Thursday, December 29, 2005

Christian Romance: Courtship or Dating?

I'm currently making an effort at outlining and evaluating the two main systems of Christian romance: courtship and dating. I think I did an okay job on courtship, but have had a bit of a harder time on dating as Christians do it. This seems to be because there is more of a prescribed order to courtship, while dating is more nebulous and free-flowing. Today, we'll take a bit more time to compare and contrast the two systems. Tomorrow, the evaluation.

Courtship is intentional and focused, with an end in sight. It is designed to allow two people to consider thoughtfully whether they ought to marry one another. Dating has a different purpose. It is designed to help people get to know one another. This can be for marriage, but it need not be. Courtship involves parents, church members, and total strangers (just kidding) in the process, soliciting their feedback on the fitness of each person for marriage and the overall health of the relationship. Dating involves only the couple, though of course others may be asked to participate in group dates or some such thing. If courtship is public, dating is private. Courtship also proceeds according to some kind of predetermined schedule. At certain points, the relationship is either discontinued or ratcheted up, depending on how things are going. This is to prevent hearts from becoming overly emotionally attached and to keep the relationship progressing along. Dating knows no such timetable. It works of its own accord and goes where it will (or won't). The two systems are thus quite different.

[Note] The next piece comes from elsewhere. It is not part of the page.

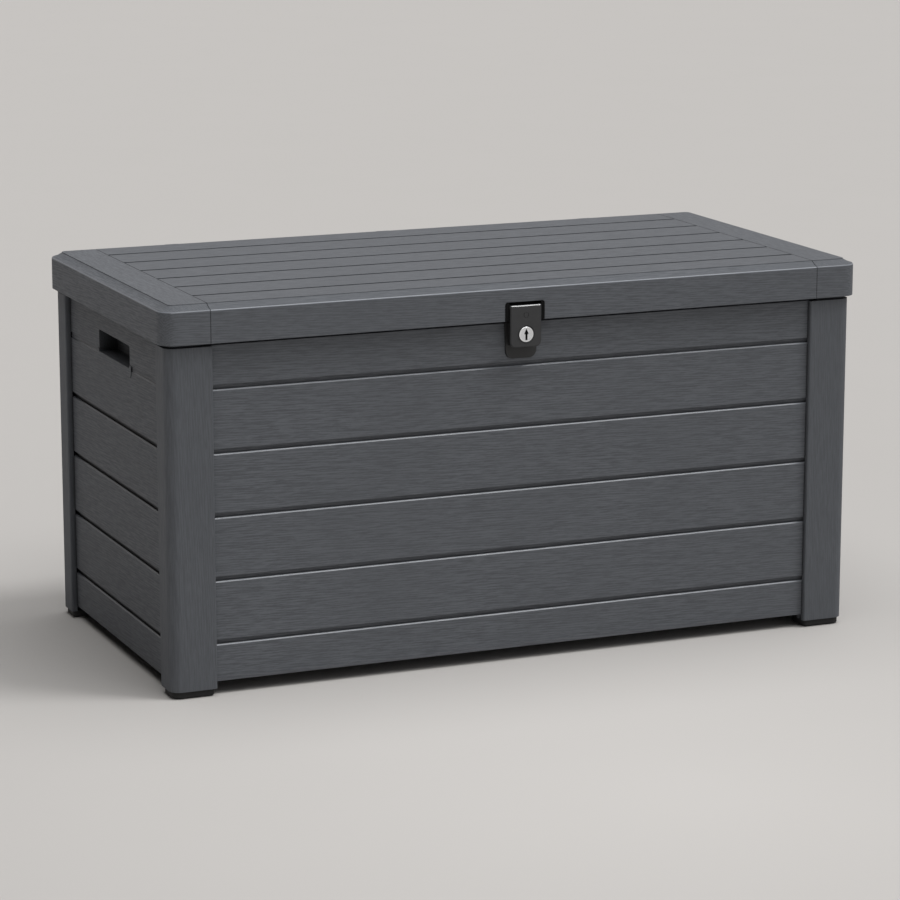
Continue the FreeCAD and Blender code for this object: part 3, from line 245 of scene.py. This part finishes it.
def sparked_resin(name, colour, roughness, specular=0.5):
    """Black polypropylene, or acetal for the shutter, from a spark-eroded mould: an even, very
    fine matt grit."""
    material, tree = new_material(name)
    place = add(tree, "ShaderNodeTexCoord", {})
    # Grit of 0.6 mm, coarser than the usual 0.1 mm, so that it still shows.
    grit = add(tree, "ShaderNodeTexNoise", {
        "Vector": place.outputs["Object"], "Scale": 1 / (0.6 * MM), "Detail": 2.0})
    # Faint clouds of 16.7 mm, a guess at how an even black wears.
    cloud = add(tree, "ShaderNodeTexNoise", {
        "Vector": place.outputs["Object"], "Scale": 1 / (16.7 * MM), "Detail": 3.0})
    tone = add(tree, "ShaderNodeMix", {
        0: cloud.outputs[0], 6: scaled(0.85, colour), 7: scaled(1.15, colour)}, data_type="RGBA")
    gloss = add(tree, "ShaderNodeMapRange", {
        "Value": grit.outputs[0], "From Min": 0.3, "From Max": 0.7,
        "To Min": roughness - 0.06, "To Max": roughness + 0.06})
    # Upward slopes are drawn much paler, a painted highlight, and smoother.
    edge = polish_and_highlight_slopes(tree, place)
    highlighted = add(tree, "ShaderNodeMix", {
        0: edge, 6: tone.outputs[2], 7: scaled(2.5, colour)}, data_type="RGBA")
    polished = add(tree, "ShaderNodeMix", {0: edge, 2: gloss.outputs[0], 3: 0.2})
    soft_edge = add(tree, "ShaderNodeBevel", {"Radius": 0.4 * MM}, samples=4)
    relief = add(tree, "ShaderNodeBump", {
        "Strength": 0.5, "Distance": 0.04 * MM, "Height": grit.outputs[0],
        "Normal": soft_edge.outputs[0]})
    shader = add(tree, "ShaderNodeBsdfPrincipled", {
        "Base Color": highlighted.outputs[2], "Roughness": polished.outputs[0],
        "IOR": POLYPROPYLENE_IOR, "Specular IOR Level": specular, "Normal": relief.outputs[0]})
    add(tree, "ShaderNodeOutputMaterial", {"Surface": shader.outputs[0]})
    return material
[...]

Most evangelicals approach romance through dating. Though at one point the church was quite intentional about marriage, this attitude waned in the twentieth century. The change is quite complex and not easy to trace out, but it seems that generally, church life became less intentional and more remote in the twentieth century. The culture became increasingly hostile to the thought and activity of the church, and the church seemed to respond in one of two ways. One, it withdrew. So went the Fundamentalists and Reformed types. Two, it accomodated. So went many of the mainstream denominations and a considerable number of evangelicals. Sure, many evangelical churches hung on to the gospel, but they began mirroring the culture in many ways, often intentionally, and even sought to do so in an effort to draw back outsiders. When this happened, much of the thoughtfulness that characterized eighteenth and nineteenth century Christianity was lost. A major part of this shift involved a largely empty doctrine of pre-marriage interaction. Where once a robust approach to romance existed, it fell by the wayside, and evangelicals looked increasingly to the culture to shape their romantic interaction. So rose dating in much of evangelicalism. It reigns in the current day.

Others in the Reformed and Fundamentalist camp clung to more involved romantic systems, including forms of courtship that persist in the present. And so evangelicalism finds itself in a familiar place on the issue of dating: divided. Now, the question is this: which system is best? Can the two compromise? We'll find out--tomorrow.